We texted and Facetimed for about 2 weeks when he jokingly said, “maybe I’ll buy a plane ticket to come to Ottawa to meet you”, I immediately thought, “no way, this guy wants to fly here to come and meet me” … A few days later, he brought it up again and then proceeded to BOOK the plane ticket. I had never been so excited, but so incredibly nervous at the same time. Fast forward a week later, I felt so nauseous on my way to the airport to pick him up I was THAT nervous. I had butterflies like never before and I was praying we would get along for at least the 6 days he was here (yes, he booked his ticket for 6 days!!).
The Man of My Dreams
He walked down the escalator at the airport, and I knew I had just met the man of my dreams. I gave him a huge hug and we instantly clicked. I truly believe in love at first sight and honestly the way my heart wanted to jump out of my chest when I first saw him was insane. From our first date to now, every day with him has been so easy and full of love. We immediately had such an undeniable connection; it honestly feels like we have been dating for forever. We ended up doing long distance for almost a year, but I truly believe it made our relationship stronger and has made the foundation of our relationship so solid. I’m so happy that he’s joined me in Ottawa now and we have settled in our new home.

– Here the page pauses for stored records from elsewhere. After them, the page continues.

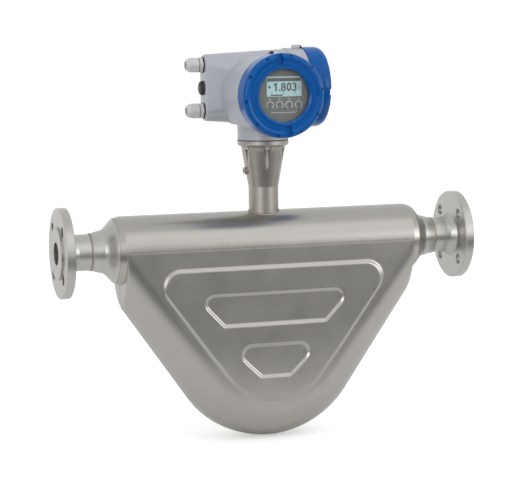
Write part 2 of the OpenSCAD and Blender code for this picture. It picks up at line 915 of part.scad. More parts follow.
// Pockets and spanner slots in a cover's crest, around the cover's axis.
module crest_cuts(crest, crest_radius, outer_radius, slot_start) {
  for (pocket = [0:pocket_count - 1]) {
    rotate([0, 0, pocket_turn + pocket * 360 / pocket_count])
      translate([crest_radius + pocket_setting, 0, crest - pocket_depth])
        cylinder(h = pocket_depth + 2, r = pocket_radius, $fn = 32);
  }
  for (turn = [90, 270]) {
    rotate([0, 0, turn + spanner_turn]) translate([slot_start, -spanner_width / 2, crest - spanner_depth])
      cube([outer_radius - slot_start + 3, spanner_width, spanner_depth + 3]);
  }
}

// Rounded corner from the outside of a cover to its crest, as points of the profile.
function crest_corner(outer_radius, shoulder_at, crest_radius, crest) = [
  for (turn = [0:10:90]) [
    crest_radius + (outer_radius - crest_radius) * cos(turn),
    shoulder_at + (crest - shoulder_at) * sin(turn)]];

module front_cover() {
  groove_low = front_cover_rim - seal_place - seal_groove_width / 2;
  groove_high = front_cover_rim - seal_place + seal_groove_width / 2;
  color(blue) placed() facing_front(front_axis) difference() {
    rotate_extrude() polygon(concat(
      [[skirt_inner, front_rim - skirt_length],
       [skirt_radius - 0.8, front_rim - skirt_length],
       [skirt_radius, front_rim - skirt_length + 0.8],
       [skirt_radius, groove_low],
       [seal_groove, groove_low],
       [seal_groove, groove_high],
       [skirt_radius, groove_high],
       [skirt_radius, front_cover_rim],
       [front_cover_radius - 0.8, front_cover_rim],
       [front_cover_radius, front_cover_rim + 0.8]],
      crest_corner(front_cover_radius, front_shoulder, front_crest_radius, front_crest),
      [[front_crest_radius - 3.4, front_crest - 0.6],
       [front_crest_radius - 5.4, front_crest - 2.6],
       [lip_radius + 3, front_crest - 2.6],
       [lip_radius + 1.6, front_crest - 1],
       [lip_radius, front_crest - 1],
       [window_radius, window_seat + 4],
       [window_radius, window_seat],
       [glass_radius + 0.1, window_seat],
       [glass_radius + 0.1, glass_back],
       [window_ring_outer + 0.1, glass_back],
       [window_ring_outer + 0.1, window_ring_back - 0.5],
       [skirt_inner, window_ring_back - 0.5]]));
    crest_cuts(front_crest, front_crest_radius, front_cover_radius, lip_radius + 3.5);
  }
}

module window_glass() {
  color("#dfe8e6") placed() facing_front(front_axis) disc(glass_radius, glass_back, window_seat);
}

module window_ring() {
  color(black) placed() facing_front(front_axis) difference() {
    ring(window_ring_outer, window_ring_inner, window_ring_back, glass_back);
    for (turn = [0, 180]) {
      rotate([0, 0, turn]) translate([48, 0, window_ring_back - 1]) cylinder(h = 3, r = 1.5, $fn = 32);
    }
  }
}

// Round seal in a cover's groove.
module cover_seal(rim) {
  translate([0, 0, rim - seal_place]) rotate_extrude() translate([seal_radius, 0])
    circle(r = seal_thickness, $fn = 32);
}

module front_cover_seal() color(rubber) placed() facing_front(front_axis) cover_seal(front_cover_rim);

module side_cover() {
  groove_low = side_cover_rim - seal_place - seal_groove_width / 2;
  groove_high = side_cover_rim - seal_place + seal_groove_width / 2;
  color(blue) placed() facing_right(side_axis) difference() {
    rotate_extrude() polygon(concat(
      [[skirt_inner, side_rim - skirt_length],
       [skirt_radius - 0.8, side_rim - skirt_length],
       [skirt_radius, side_rim - skirt_length + 0.8],
       [skirt_radius, groove_low],
       [seal_groove, groove_low],
       [seal_groove, groove_high],
       [skirt_radius, groove_high],
       [skirt_radius, side_cover_rim],
       [side_cover_radius - 0.8, side_cover_rim],
       [side_cover_radius, side_cover_rim + 0.8]],
      crest_corner(side_cover_radius, side_shoulder, side_crest_radius, side_crest),
      [[side_crest_radius - 6, side_crest],
       [side_crest_radius - 8, side_crest - 2.5],
       [0, side_crest - 2.5],
       [0, side_crest - 8],
       [skirt_inner - 4, side_crest - 8],
       [skirt_inner, side_crest - 12]]));
    crest_cuts(side_crest, side_crest_radius, side_cover_radius, side_crest_radius - 5);
  }
}

module side_cover_seal() color(rubber) placed() facing_right(side_axis) cover_seal(side_cover_rim);

// Socket-head locking screw of a cover, out of the rim.
module lock_screw(rim) {
  difference() {
    union() {
      disc(lock_radius, rim - lock_seat - lock_length, rim - lock_seat);
      disc(lock_head_radius, rim - lock_seat, rim - 0.3);
    }
    translate([0, 0, rim - 2.3]) cylinder(h = 4, r = 1.75, $fn = 6);
  }
}

module cover_lock_screws() {
  color(bright_steel) placed() {
    translate([lock_side, 0, 0]) facing_front(front_lug_height) lock_screw(front_rim);
    translate([0, lock_side, 0]) facing_right(side_lug_height) lock_screw(side_rim);
  }
}

module terminal_board() {
  color(board_green) placed() translate([-board_left, -partition, terminal_middle - board_half_height])
    cube([board_left + board_right, terminal_board_thickness, 2 * board_half_height]);
}

// Repeats what follows at the terminals, along +X.
module at_terminals() {
  for (place = [0:terminal_count - 1]) {
    translate([0, -partition + block_depth / 2 + 1, terminal_middle
      + (place - (terminal_count - 1) / 2) * terminal_pitch]) rotate([0, 90, 0]) children();
  }
}

module terminal_block() {
  color(light_plastic) placed() difference() {
    translate([block_left, -partition + terminal_board_thickness, terminal_middle - block_half_height])
      cube([block_right - block_left, block_depth, 2 * block_half_height]);
    at_terminals() {
      disc(2.6, block_right - 4, block_right + 1);
      disc(1.6, block_right - 12, block_right + 1);
    }
  }
}

module terminal_screws() {
  color(brass) placed() at_terminals() difference() {
    union() {
      disc(2.5, block_right - 4, block_right - 1.5);
      disc(1.5, block_right - 11, block_right - 4);
    }
    translate([-0.4, -3, block_right - 2.5]) cube([0.8, 6, 4]);
  }
}

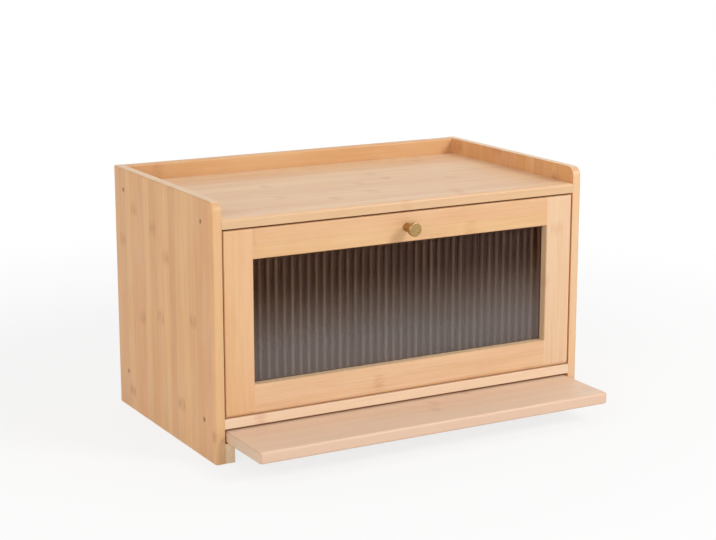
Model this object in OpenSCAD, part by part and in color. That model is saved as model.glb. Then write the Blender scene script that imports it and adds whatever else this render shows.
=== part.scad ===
// Countertop bread box in laminated bamboo, with a drop-down door that holds a reeded clear pane,
// a galleried top and a cutting board that slides out from under the bread compartment.
// Millimetres. X runs across the front, +Y to the back and +Z up. The origin is on the floor, in the
// middle of the back panel's foot. The door is shut and the cutting board is drawn part of the way out.

/* [Carcass] */
// Overall width over the two side panels
box_w = 420; // [340:1:520]
// Depth of the side panels
box_d = 245; // [210:1:320]
// Height of the side panels and of the back panel
box_h = 255; // [215:1:340]
// Thickness of the carcass boards
board_t = 10; // [8:0.5:14]
// Height of the gallery above the top panel
gallery_h = 17; // [8:0.5:30]
// Radius of the upper front corner of each side panel
gallery_r = 10; // [5:0.5:22]
// Round on the outer arrises of the side panels
outer_arris = 2.5; // [0.5:0.5:4]
// Round on the inner front arrises of the side panels
inner_arris = 0.5; // [0.25:0.25:3]
// Round on the upper front edge of the top panel
top_arris = 3; // [0.5:0.5:5]
// Round on the upper edges of the back panel
back_arris = 2; // [0.5:0.5:3]
// Round on the small arrises of the inner boards
small_arris = 0.5; // [0.25:0.25:2]

/* [Vents in the back panel] */
// Number of vent holes
vent_count = 5; // [1:1:9]
// Diameter of each vent hole
vent_d = 8; // [5:0.5:12]
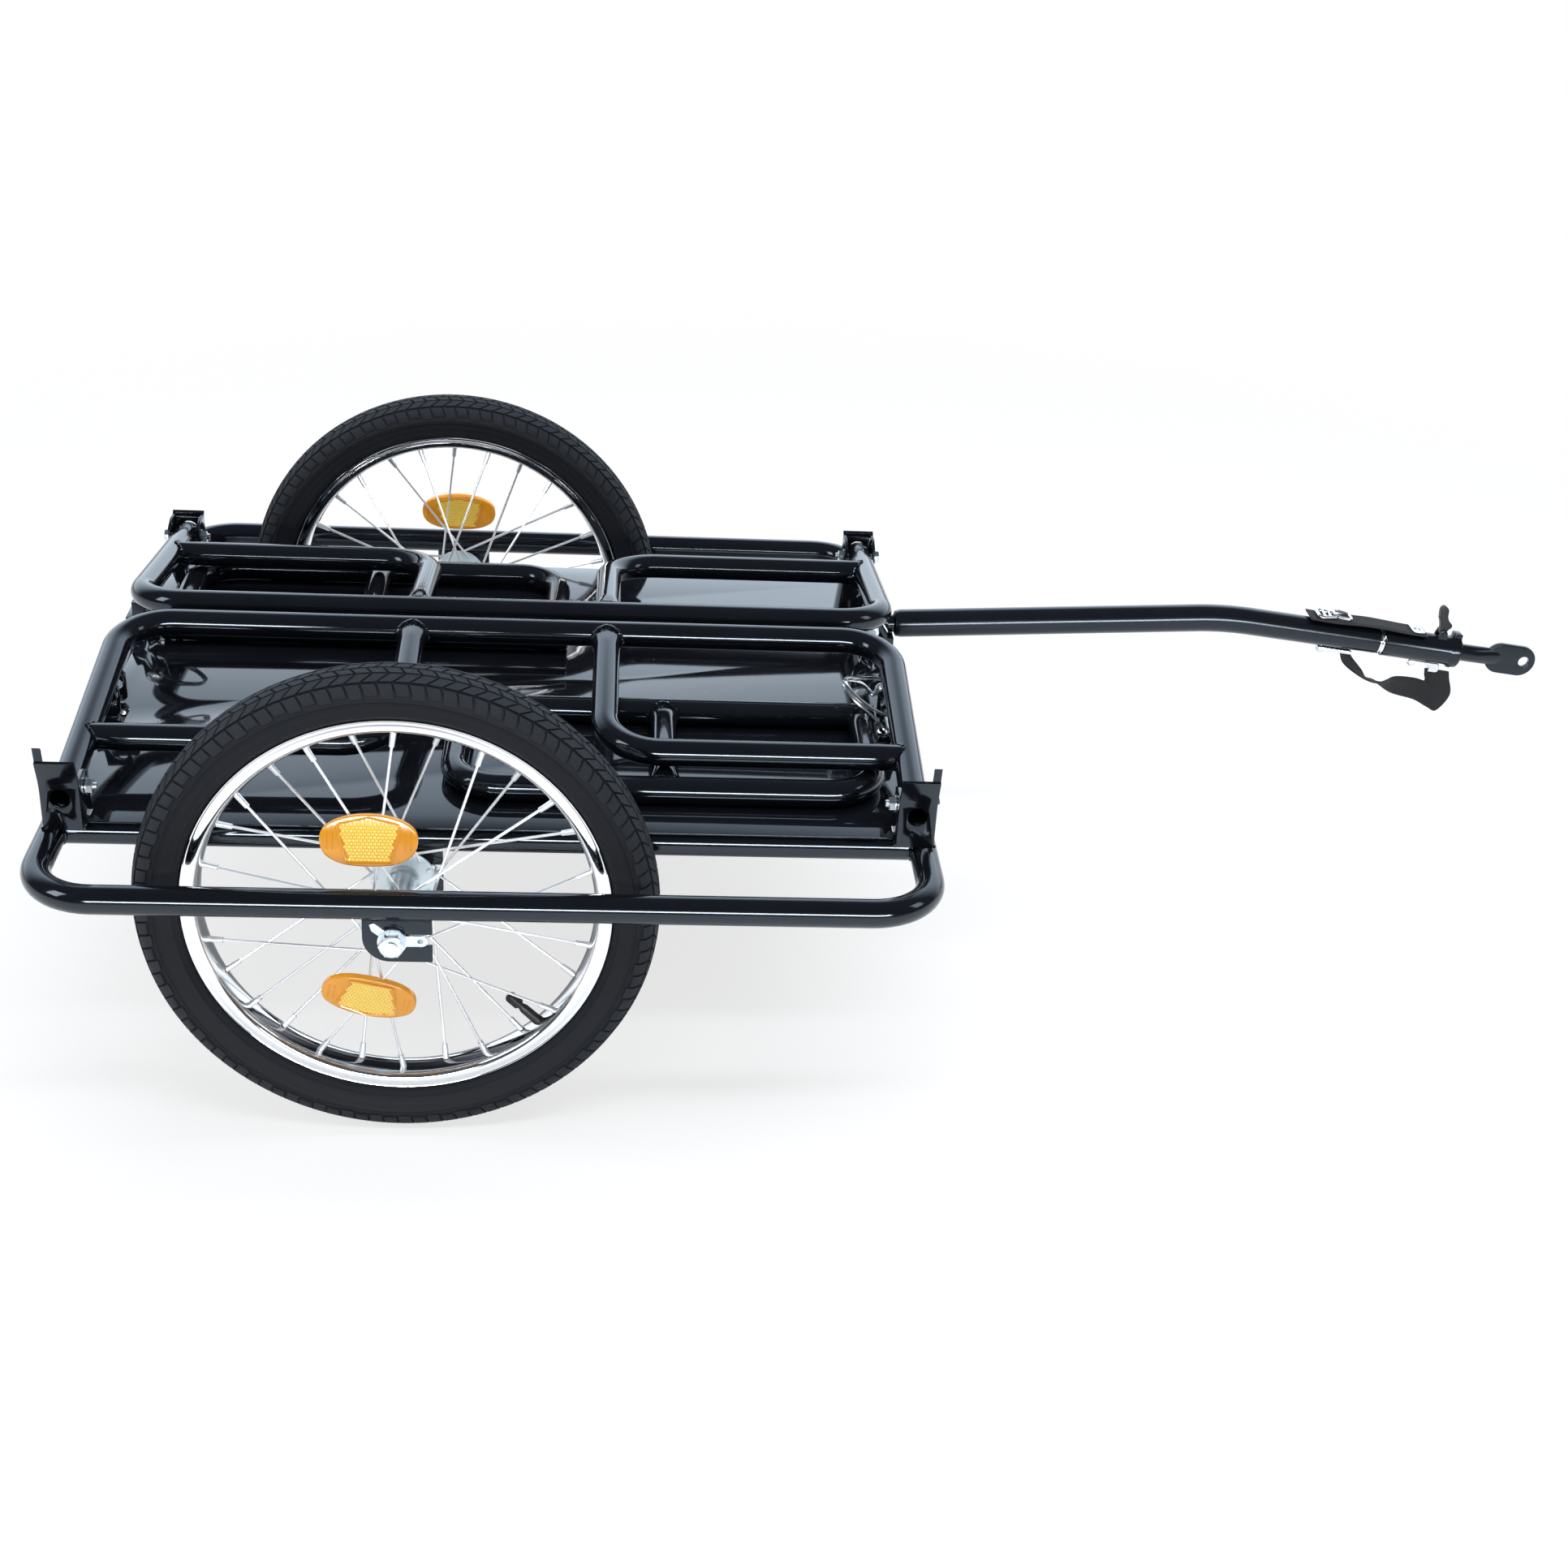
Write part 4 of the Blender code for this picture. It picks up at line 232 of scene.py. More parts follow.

He has always made me and our relationship a priority like no other and it is crazy, but from that very first day I texted with him, I trusted him. My therapist was right, there has never been a day where I have had any doubt in him, or in us and my goodness, it is the BEST feeling. I am so grateful for his love and respect for me and for the love he has for my family.
I look back now and wonder why I didn’t run from my previous relationship, when I had so many obvious doubts, but I honestly wouldn’t change a thing because it has shaped me into the woman I am today, and I ended up finding my soulmate.
Everything truly does happen for a reason and you do need to trust in the timing of your life
For those of you reading this that can resonate with my story, I hope that you too have found your happily ever after. And for those of you reading this, still trapped in that relationship, know that you deserve better and that you need to trust your gut. If you feel that you are in an unhealthy relationship, you definitely are. You should not be feeling betrayed or manipulated. You deserve to feel loved and appreciated every day and I whole heartedly believe that.
Thank you, Justin, for opening my heart to love again and for loving me every single day. I love you!
I’ve attached an article here that I really resonated with while I was going through my hard time. Check it out if you are trying to let go of a toxic relationship.
Be kind to your heart if you are in a time of grieving. You will get through this, stronger than ever and your heart will heal. Remember, you deserve the absolute best.